[START OF DATA EXTRACT]

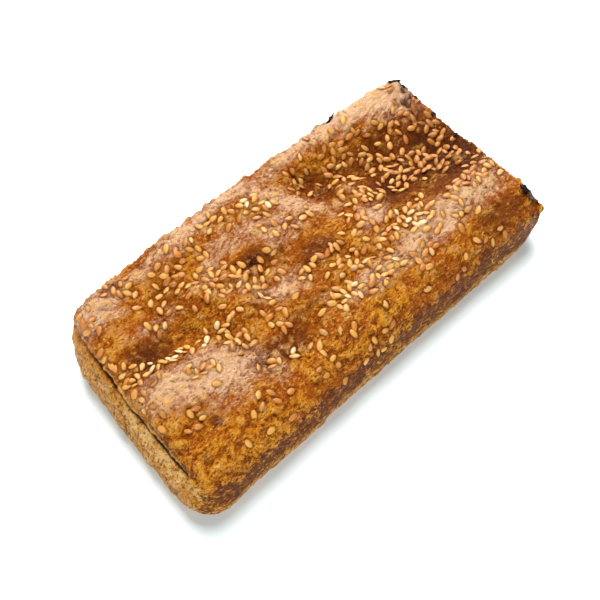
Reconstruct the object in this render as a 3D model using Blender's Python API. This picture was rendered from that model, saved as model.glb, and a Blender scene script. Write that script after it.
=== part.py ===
"""Flat flaxseed bread: one oblong loaf with a lumpy crust, and the flaxseeds that stick to it.

Metres, +Z up. The origin is the middle of the flat base. X runs along the loaf, from the near end with
the seam at -X to the far end with the scorched corners at +X. Y runs from the near side to the far side.
Run it with: blender --background --python part.py
"""

import math
import random
from collections import namedtuple

import bmesh
import bpy
from mathutils import Matrix, Vector, noise
from mathutils.bvhtree import BVHTree

# The loaf's level top before it swells and sinks, and the size of one flaxseed
CROWN_HEIGHT = 0.0300
SEED_LENGTH = 0.0049
SEED_WIDTH = 0.0028
SEED_THICKNESS = 0.0013

# A side's place is where it bulges most, at its middle. Slant and bow move it along its run of -1 to 1.
# Rim is the height where the wall turns into the top, set in from the bulge, and shoulder is how far
# in from the rim the top still rises.
Side = namedtuple("Side", "place slant bow rim inset shoulder")
NEAR_END = Side(place=-0.1062, slant=0.0042, bow=0.0016, rim=0.0230, inset=0.0066, shoulder=0.007)
FAR_END = Side(place=0.1075, slant=-0.0008, bow=0.0015, rim=0.0262, inset=0.0012, shoulder=0.008)
NEAR_SIDE = Side(place=-0.0535, slant=0.0030, bow=-0.0017, rim=0.0120, inset=0.0008, shoulder=0.021)
FAR_SIDE = Side(place=0.0562, slant=-0.0013, bow=-0.0045, rim=0.0252, inset=0.0012, shoulder=0.009)

# Corner radii seen from above, at the rim and at the foot
Corner = namedtuple("Corner", "rim foot")
NEAR_END_NEAR_SIDE = Corner(rim=0.0200, foot=0.0165)
NEAR_END_FAR_SIDE = Corner(rim=0.0090, foot=0.0260)
FAR_END_NEAR_SIDE = Corner(rim=0.0050, foot=0.0230)
FAR_END_FAR_SIDE = Corner(rim=0.0070, foot=0.0100)

# Near one side that side's rim weighs most, and on the level top all four weigh the same little
FULL_WEIGHT = 1.001

# The near end's edge in the square that the loaf is shaped from, which runs from -1 to 1 both ways
NEAR_END_EDGE = -0.9999

# The wall's foot is drawn in under the bulge, which is at this share of the rim's height
FOOT_INSET = 0.0032
BULGE_SHARE = 0.22

# Swells of the crust where the dough puffed up, and hollows where it sank: place, reach along and across,
# turn in degrees, rise, and edge, from 2 for a soft mound to 8 for a pillow with steep sides
Swell = namedtuple("Swell", "x y along across turn rise edge")
SWELLS = (
    Swell(-0.0725, -0.0125, 0.0250, 0.0150, -6, 0.0050, 6),
    Swell(-0.0800, 0.0410, 0.0190, 0.0110, 8, 0.0030, 4),
    Swell(-0.0360, 0.0470, 0.0120, 0.0075, 0, 0.0028, 4),
    Swell(0.0040, 0.0270, 0.0250, 0.0180, -32, 0.0050, 5),
    Swell(-0.0020, 0.0480, 0.0150, 0.0070, 4, 0.0025, 4),
    Swell(-0.0220, 0.0180, 0.0160, 0.0110, 10, 0.0028, 4),
    Swell(-0.0340, 0.0030, 0.0110, 0.0080, -20, 0.0030, 4),
    Swell(-0.0150, -0.0160, 0.0190, 0.0090, 0, 0.0030, 3),
    Swell(0.0200, 0.0010, 0.0170, 0.0080, -12, 0.0019, 3),
    Swell(0.0430, -0.0020, 0.0130, 0.0090, 12, 0.0041, 5),
    Swell(0.0460, 0.0150, 0.0090, 0.0070, 0, 0.0028, 4),
    Swell(0.0450, 0.0450, 0.0150, 0.0070, -4, 0.0028, 4),
    Swell(0.0860, 0.0440, 0.0210, 0.0100, -3, 0.0047, 4),
    Swell(0.0840, -0.0200, 0.0300, 0.0085, -4, 0.0041, 4),
    Swell(0.0450, -0.0220, 0.0220, 0.0090, 0, 0.0030, 3),
    Swell(0.0080, -0.0310, 0.0260, 0.0100, 2, 0.0017, 3),
    Swell(0.0940, -0.0380, 0.0140, 0.0080, 0, 0.0014, 3),
    Swell(-0.0670, 0.0115, 0.0200, 0.0080, -5, -0.0050, 3),
    Swell(-0.0540, 0.0320, 0.0130, 0.0130, 0, -0.0036, 2),
    Swell(-0.0440, -0.0170, 0.0060, 0.0130, 8, -0.0033, 2),
    Swell(-0.0340, -0.0280, 0.0130, 0.0045, -14, -0.0033, 2),
    Swell(0.0300, 0.0330, 0.0110, 0.0190, 24, -0.0047, 3),
    Swell(0.0560, 0.0290, 0.0240, 0.0120, -8, -0.0055, 3),
    Swell(0.0800, 0.0090, 0.0310, 0.0150, -5, -0.0066, 3),
    Swell(-0.0165, 0.0150, 0.0040, 0.0030, 0, -0.0030, 2),
    Swell(0.0060, 0.0080, 0.0200, 0.0060, 4, -0.0019, 2),
    Swell(0.0300, -0.0110, 0.0240, 0.0040, -4, -0.0019, 2),
    Swell(0.0100, -0.0190, 0.0220, 0.0050, 0, -0.0017, 2),
)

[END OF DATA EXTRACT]

** TASK TO COMPLETE **
Only the lines from the beginning of the material to the line containing "stick to it." should be echoed, verbatim and in full.

** SOLUTION TO THE EXERCISE **
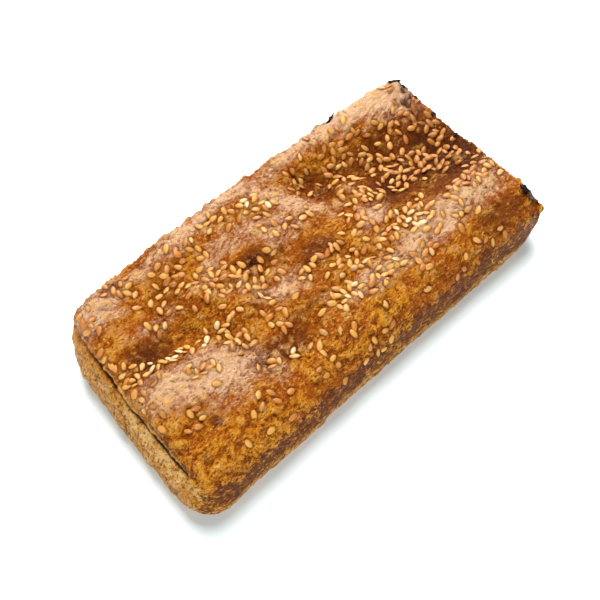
Reconstruct the object in this render as a 3D model using Blender's Python API. This picture was rendered from that model, saved as model.glb, and a Blender scene script. Write that script after it.
=== part.py ===
"""Flat flaxseed bread: one oblong loaf with a lumpy crust, and the flaxseeds that stick to it.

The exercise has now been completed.